Im Gegensatz zu Werken wie dem umfangreichen Zyklus der malerischen Ausstattung der Scuola di San Rocco, welche die Eigentümlichkeit der Malerei Tintorettos in besonders charakteristischer Form zeigen, weicht die Darstellung der Susanna im Bade mit dem klar gezeichneten und scharf konturierten großen, gleichmäßig hell beleuchteten Körper der Hauptfigur deutlich von der üblichen Form der Malerei des Künstlers ab. Die eben dem stillen Wasser entsteigende Frauenfigur ist das Hauptmotiv, das den Blick des Betrachters als erstes anzieht.

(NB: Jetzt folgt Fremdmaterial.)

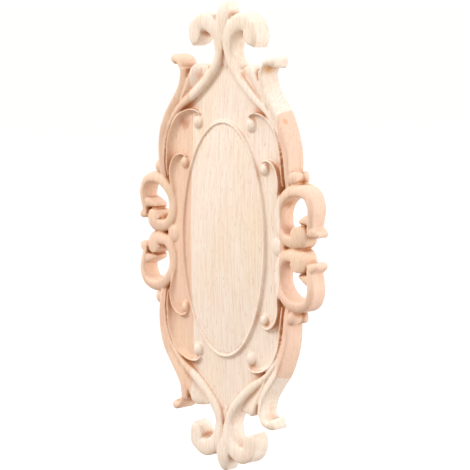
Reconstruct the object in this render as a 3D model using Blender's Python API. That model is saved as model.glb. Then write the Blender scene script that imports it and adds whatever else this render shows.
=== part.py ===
"""Carved oval wood applique, one solid, in metres, +Z up, front facing -Y.

The carving is mirrored left to right and top to bottom, so each form is described once, for the
upper right quarter. Lengths in the tables are millimetres: x to the right of the centre line,
z above the middle, and heights measured forward from the flat back, which lies on y = 0.
"""
import math

import bmesh
import bpy
import numpy as np

NODE = "applique"

# Driving dimensions, in millimetres
BACK_ALLOWANCE = 3.0          # extra wood behind the back plane, sawn off flat at the end
FIELD_HEIGHT = 10.3           # middle of the field, which carries the medallion
FIELD_CAMBER = (1.3, 2.7)     # how much lower the field is at its sides and at its ends
FIELD_SIDE = 50.0
FIELD_END = 112.0             # top of the field, between the stalks
EDGE_DROP = 3.4               # how much lower the field is where the bands hide its edge
RIM_RADII = (34.9, 74.2)      # crest of the oval rim
RIM_HALF_WIDTH = 1.5
RIM_HEIGHT = 12.1
RIM_CAMBER = 0.9
MEDALLION_HEIGHT = 13.4       # middle of the domed oval
MEDALLION_EDGE = 10.3         # cove inside the rim
BUD_TIP = 149.6

# Working resolution, in millimetres and triangles
PATH_STEP = 1.5
VOXEL = 0.62
QUARTER_TRIANGLES = 2350
OVERLAP = 5.0                 # how far a quarter runs past the centre lines before it is cut

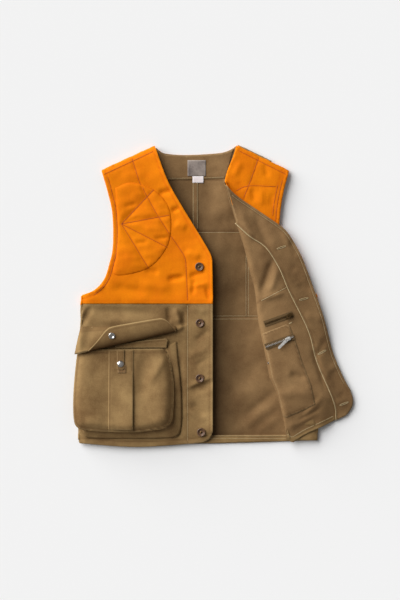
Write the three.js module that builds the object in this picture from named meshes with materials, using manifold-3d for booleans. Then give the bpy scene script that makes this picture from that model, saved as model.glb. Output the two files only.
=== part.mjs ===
// Upland field vest laid on its back. The right front is closed over the back, and the left front is
// turned back on itself along a slanting fold, so that its inside faces up.
// X runs across the chest, Y from hem to collar, Z up from the surface it lies on. Millimetres.
import * as THREE from 'three';
import { mergeVertices } from 'three/addons/utils/BufferGeometryUtils.js';
import Module from 'manifold-3d';

const wasm = await Module();
wasm.setup();

// overall sizes: the pattern below is drawn for drawnChest and drawnLength, and graded to these
const chestWidth = 524; // side seam to side seam, lying flat
const bodyLength = 660; // collar point to hem
const drawnChest = 524;
const drawnLength = 660;

// layers
const cloth = 1.2; // one worked layer of canvas
const trim = 1.0; // facings, hems and labels
const layerGap = 0.3; // air between layers that lie on each other
const bodyAir = 6.6; // room between the back and the fronts
const seamWidth = 7; // felled seam that joins front to back
const padThick = 4.5;

// bellows pocket
const mouthHeight = 6; // front panel above its backing, at the mouth
const footHeight = 28; // and at the bottom
const gussetWall = 2;
const pleatWidth = 54;
const tabWidth = 16;
const tabLength = 43;
const flapRise = 20; // how far the turned-up flap leans off the horizontal, degrees
const flapLeftHeight = 17; // the flap's fold above the front panel, at its two ends
const flapRightHeight = 7.5;

// the squashed pocket in the fold of the left front
const squashedPocket = 9.1;

// hardware
const buttonDiameter = 19;
const buttonHeight = 3.8;
const buttonholeLength = 22;
const buttonholeWidth = 1.6;
const snapDiameter = 14.5;
const snapHeight = 3;
const liningSnapDiameter = 8.4;
const liningSnapDrop = 405; // down the fold from the neckline
const zipTapeWidth = 13;
const zipTapeThick = 0.7;
const chainWidth = 4.6;
const chainHeight = 1.6;
const sliderLength = 12;
const sliderWidth = 8.6;
const sliderHeight = 2.4;
const bridgeWidth = 1.4;
const bridgeBar = 1.2;
const bridgeRoom = 2.6; // clear height under the slider's bridge
const bridgeLength = 6.4;
const pullThick = 1.2;
const pullWidth = 6.6;
const pullEye = 5.4;
const pullRim = 1.4;

const gradeX = chestWidth / drawnChest;
const gradeY = bodyLength / drawnLength;

// heights of the layers, from the surface up
const backZ = 0;
const liningZ = backZ + cloth + layerGap;
const trimZ = liningZ + cloth + layerGap;
const frontLiningZ = liningZ + cloth + bodyAir;
const frontZ = frontLiningZ + cloth + layerGap;
const frontTop = frontZ + cloth;
const pocketZ = frontTop + layerGap;
const mouthZ = pocketZ + mouthHeight;
const foldZ = pocketZ + squashedPocket + layerGap / 2;
const turnedPocketZ = foldZ + layerGap / 2;
const turnedOuterZ = turnedPocketZ + squashedPocket + layerGap;
const turnedLiningZ = turnedOuterZ + cloth + layerGap;
const turnedTrimZ = turnedLiningZ + cloth + layerGap;
const zipZ = turnedTrimZ + trim + layerGap;

// pattern outlines: corners are where one run meets the next, and a run of three or more points is a smooth curve
const collarPointRight = [-129, 330];
const shoulderTipRight = [-246, 276];
const armpitRight = [-289, 3];
const collarPointLeft = [50, 331];
const shoulderTipLeft = [166, 275];
const armpitLeft = [226, 6];
const foldTop = [23, 248];
const foldFoot = [162, -314];
const armholeRight = [shoulderTipRight, [-233, 232], [-222, 180], [-221, 109], [-229, 70], [-240, 38], [-262, 14], armpitRight];
const armholeLeft = [armpitLeft, [197, 11], [172, 24], [157, 48], [145, 88], [143, 130], [147, 190], [155, 235], shoulderTipLeft];
const sideRight = [armpitRight, [-290, -60], [-294, -200], [-296, -318]];
const sideLeft = [[228, -316], [231, -228], [230, -120], armpitLeft];
const frontEdge = [[-2, -296], [-2, -8], [-3, 78]];
const necklineRight = [[-3, 78], [-8, 95], [-30, 133], [-68, 195], [-101, 254], collarPointRight];
const rightHem = [[-294, -322], [-170, -330], [-52, -323], [-24, -320], [-9, -312], [-2, -296]];
const backNeck = [collarPointLeft, [36, 322], [10, 315], [-60, 311], [-105, 314], [-120, 321], collarPointRight];
const backHem = [[-296, -318], [-170, -324], [0, -323], [228, -316]];
const turnedEdge = [foldTop, [47, 223], [98, 188], [146, 155], [163, 139], [179, 113], [197, 78], [223, 7], [243, -50],
  [262, -122], [284, -175], [301, -206]];
const turnedHem = [[301, -206], [306, -224], [304, -243], [291, -261], [267, -272], [206, -300], [185, -312],
  [172, -320], foldFoot];
const facingSeam = [[47, 160], [78, 131], [113, 107], [142, 63], [164, 12], [206, -74], [226, -144], [263, -232], [269, -272]];

const yokeSeam = [[-310, -16], [260, -16]];
const turnedYokeSeam = [[88, -17], [230, 58]];
const edgeFold = [[-96, 245], [-59, -323]]; // where the right front's edge turns back
const backSplitY = 143; // cross seam of the back lining
const centreBackX = -40;
const pouchTopY = -45;

const pocketFrontLine = [[-104, -114], [-93, -150], [-88, -193], [-89, -240], [-93, -270], [-106, -284], [-133, -290],
  [-173, -295], [-226, -294], [-270, -291], [-297, -284], [-305, -262], [-306, -215], [-303, -165], [-298, -116]];
const pocketFootLine = [[-81, -98], [-78, -140], [-72, -193], [-70, -240], [-71, -285], [-80, -306], [-110, -310],
  [-173, -311], [-226, -311], [-262, -310], [-281, -306], [-287, -285], [-287, -215], [-286, -165], [-285, -112]];
const flapAxis = [[-294, -124], [-81, -76]];
const flapSeamY = -67;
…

Tintoretto hat die biblische Erzählung der keuschen Susanne am Höhepunkt der Spannung erzählt.
Im Buch Daniel des Alten Testaments wird von Jojakim, einem reichen Juden in Babylon und seiner überaus schönen und tugendhaften Frau Susanne erzählt. Er besaß ein großes Haus mit einem Garten, in dem die Juden zusammenkamen und wo von den beiden Ältesten Recht gesprochen wurde. Wenn sich um die Mittagszeit alle aus dem Garten entfernt hatten, kam Susanna regelmäßig, um spazieren zu gehen und zu baden. Die beiden Alten sahen und begehrten sie, dann verabredeten sie sich, um Susanna nachzustellen. An einem heißen Tag kam Susanna um zu baden, sie schickte ihre Mägde weg und ließ das Gartentor verriegeln. Niemand war dort außer den beiden Alten, die sich versteckt hielten. Sie liefen zu Susanna und sagten: Niemand sieht uns, wir brennen vor Verlangen nach dir, sei uns zu willen. Wenn du dich weigerst, werden wir dich verklagen, daß ein junger Mann bei dir war und du deshalb die Mägde weggeschickt hast. Da erkannte Susanna ihre ausweglose Situation und dachte, es ist besser es nicht zu tun, als zu sündigen. Sie schrie laut und alle eilten herbei um zu sehen, was geschehen war. Am nächsten Tag erhoben die beiden Alten Anklage gegen Susanna, sie wurde für schuldig befunden und zum Tod verurteilt. Der junge Daniel erkannte als einziger ihre Unschuld, er befragte die beiden Alten einzeln, sie machten widersprüchliche Angaben, unter welchem Baum des Gartens sie Susanna mit ihrem Liebhaber ertappt hätten und entlarvten sich damit selbst als Lügner. Susanna war rehabilitiert, die beiden Alten hingegen wurden hingerichtet.

Tintoretto stellt dar, wie die beiden Alten Susanna beim Bade hinter einer Hecke belauern und beobachten. Der eine kriecht am Boden, seinen roten Mantel hinter sich herziehend, der andere erscheint als kleine Figur am hinteren Ende der perspektivisch stark verkürzten Hecke. Susanna hat sie noch nicht entdeckt und ist in die Betrachtung ihres Spiegelbilds versunken. Tintoretto macht die Szene zu einer Darstellung des Sehens und des Gesehenwerdens. Der Betrachter wird in dieses Spiel mit einbezogen, indem er selbst die sich unbeobachtet Glaubende und die Beobachter beobachtet, er wird in einem Bild, das den Voyeurismus zum Thema hat, selbst zum Voyeur.

Susanna und der sich am Boden wälzende Alte im Vordergrund scheinen sich gegenseitig zu fixieren, jedoch, Susanna blickt an ihm vorbei in den Spiegel, er erblickt nicht sie selbst, sondern ihr Spiegelbild, das die ruhige Wasserfläche zurückwirft. Mit dem Spiegel, seit altersher Attribut der leeren Eitelkeit und dem Stilleben der Accessoires, die vor Susanna ausgebreitet sind, Kamm, Salbgefäß, Schmuckstücken und spitzenbesetzter Wäsche, ändert Tintoretto die ursprüngliche Bedeutung der biblischen Erzählung: nicht eine tugendhafte Susanna wird uns vor Augen geführt, sondern eine Venus, eine antike Liebesgöttin, die unser Begehren wecken soll.

Das Bild wurde immer als eines der malerischen Hauptwerke Tintorettos gesehen. Zum ersten Mal ausdrücklich erwähnt findet es sich 1646 in den Meraviglie dell’Arte von Ridolfi, einer Beschreibung de venezianischen Kunstschätze. Das Bild befand sich damals in der Sammlung des Malers Niccolo Renier, der auch als Kunsthändler aktiv war. Viele Bilder seiner Sammlung kamen über den Duke of Hamilton und die in den Niederlanden angelegte Sammlung Erzherzog Leopold Wilhelms in die kaiserliche Galerie. Die Susanna von Tintoretto ist hier allerdings erst seit 1824 nachweisbar.